Протестуя как против первого, так и второго назначения: «Какой я метеоролог, я — кораблестроитель», — Алексей Николаевич был вынужден подчиниться им «ввиду военных обстоятельств».
Престижные должности в конце концов были оставлены по-крыловски безболезненно и для него, и для военной метеорологии. Не желая быть в «роли механического штемпеля, которым стукают по бумагам», Крылов остался самим собой. Подчинившись уговорам непременного секретаря академии и обстоятельствам военного времени, то есть приказу, он все-таки недоумевал про себя: «Что же это за наука такая, возглавлять которую должен одновременно и академик и генерал?»
Крылов пригласил к себе синоптика, одного из младших сотрудников обсерватории, и попросил:
— Будьте любезны представить мне справку о погоде близ мыса Финистере 14 марта 1913 года.
Ничего не подозревавший подчиненный, просмотрев синоптические карты, истребованную справку составил. Удивленный начальник прочитал резюме точного документа: «В означенный день была ясная погода и почти полный штиль».
— Желал бы я вам быть в этот штиль в этом месте; я как раз был здесь при плавании на «Метеоре», после двух часов дня начался жесточайший шторм 11–12 баллов ураганного характера, продолжавшийся более суток.
Разумеется, «сраженный» сотрудник немедля поделился впечатлениями о грозном придирчивом начальнике с сослуживцами. Отделы в ожидании «новой метлы» подтянулись, и начальник увидел в этом благое от своего пребывания во главе управления. Кроме того, оп распорядился произвести некоторую перепланировку здания, в результате чего помещение архива было приподнято, что и спасло хранилище документов от наводнения 24 сентября 1924 года.

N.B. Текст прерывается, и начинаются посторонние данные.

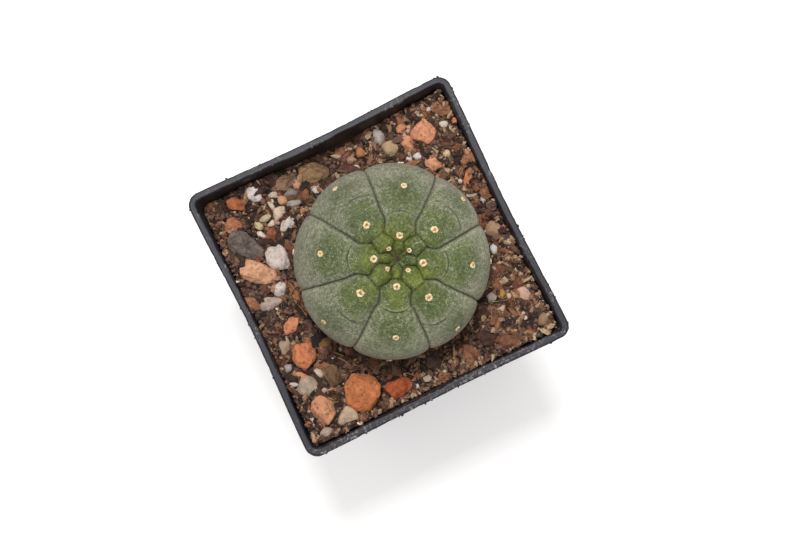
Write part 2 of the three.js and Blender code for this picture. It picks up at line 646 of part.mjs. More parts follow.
function makeSoil(stones) {
  const floor = FLOOR_TOP + GAP;
  const levels = [floor + 1, STEP_LEVEL - COLLAR_STEP, STEP_LEVEL, POT_HEIGHT];
  const first = squareRing(wallHalf(floor) - WALL - 1 - GAP, FOOT_CORNER - WALL - GAP, floor);
  const space = toSolid(loft([first, ...insideRings(GAP, levels)], [0, 0, floor], [0, 0, POT_HEIGHT]));
  let soil = addGrit(soilBlock()).intersect(space).subtract(plantSpace());
  for (const stone of stones) soil = soil.subtract(seatOf(stone));
  const whole = soil.decompose().sort((a, b) => b.volume() - a.volume())[0];
  return named('soil', toGeometry(whole.simplify(SLIVER)), '#4a3930', 0.95);
}

// ---------------------------------------------------------------- whole

const plant = new THREE.Group();
const stones = makeStones();
plant.add(makePot(), makeSoil(stones), makeCactus(), ...stones);

export default plant;
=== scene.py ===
# Potted matucana: the looks of a young globe cactus in a square nursery pot of gritty soil.
# Sizes are in millimetres, and each mesh gets them in metres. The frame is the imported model's:
# +Z up, with the origin at the centre of the pot's foot.

from math import cos, pi, radians, sin

import bpy
import numpy as np
from mathutils import Matrix


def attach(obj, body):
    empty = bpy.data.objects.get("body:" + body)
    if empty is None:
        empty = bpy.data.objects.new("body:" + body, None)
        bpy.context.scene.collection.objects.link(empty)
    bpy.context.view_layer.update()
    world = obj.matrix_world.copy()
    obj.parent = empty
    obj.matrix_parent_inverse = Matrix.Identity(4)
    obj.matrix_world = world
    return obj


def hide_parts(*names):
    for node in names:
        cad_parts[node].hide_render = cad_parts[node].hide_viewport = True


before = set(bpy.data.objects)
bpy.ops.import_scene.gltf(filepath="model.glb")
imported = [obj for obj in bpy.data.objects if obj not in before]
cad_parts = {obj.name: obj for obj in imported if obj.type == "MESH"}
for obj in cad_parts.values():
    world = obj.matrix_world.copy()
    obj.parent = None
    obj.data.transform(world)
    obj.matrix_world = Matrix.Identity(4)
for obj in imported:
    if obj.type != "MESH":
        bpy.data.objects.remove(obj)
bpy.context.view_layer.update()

# ------------------------------------------------------------------------------ camera
# A long lens on a copy stand, looking almost straight down at the rim of the pot. The pot
# stands turned on the table, so its +X side shows towards the right and a little downwards.

MM = 0.001
VIEW_TARGET = np.array([5.2, -2.9, 75.0])
VIEW_DISTANCE = 460.0
VIEW_TURN = radians(26.07)
VIEW_TILT = radians(3.5)
LENS = 75.3

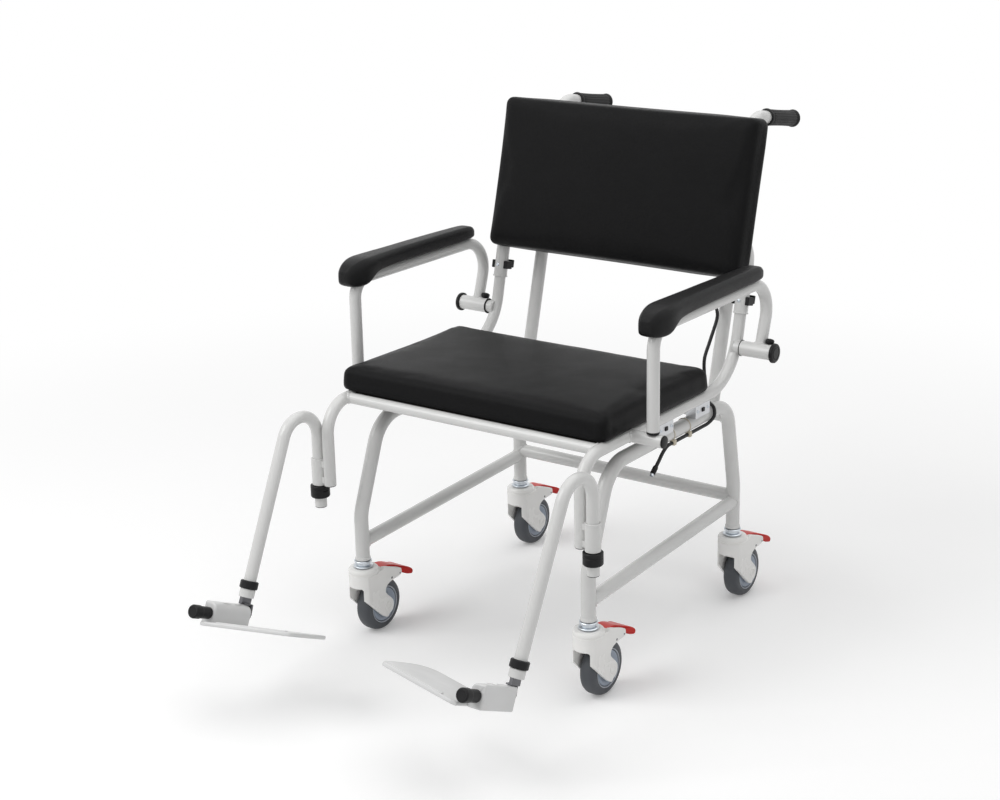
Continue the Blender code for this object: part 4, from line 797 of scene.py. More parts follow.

И еще одно доброе дело было совершено директором — академиком и генералом. Узнав, что в помещениях аэрологической обсерватории в Онтолове не было канализации, он написал и устно изложил рапорт о вопиющем безобразии лично министру народного просвещения. Министр, а им был граф Игнатьев, при первых фразах рапорта недоуменно приподнял плечи, полагая, что рапорт направлен не по адресу. Но чуть позже плечи заняли нормальное положение, а затем даже опустились.
— Что такое? — спросил граф у читавшего рапорт директора обсерватории Крылова.
— Точно так, ваше сиятельство, — не дрогнув ни одним мускулом, отчеканил генерал-академик Крылов, — жидкие и твердые экскременты спускаются открытой канавой, которая идет к источникам, питающим дворцовый водопровод Царского Села…
Вместо необходимых шести тысяч рублей, длительное время выпрашиваемых прежними начальниками, новому директору обсерватории немедленно была отпущена сумма в десять раз большая.
Озорной задор не покидал Алексея Николаевича и на шестом десятке прожитых лет, обещая не иссякнуть всю жизнь.
Но как бы то ни было, а пребывание, по собственному выражению академика, в роли «штемпеля и свадебного генерала» тяготило, и вскоре Алексею Николаевичу представился случай отказаться от почетных, но бесплодных постов.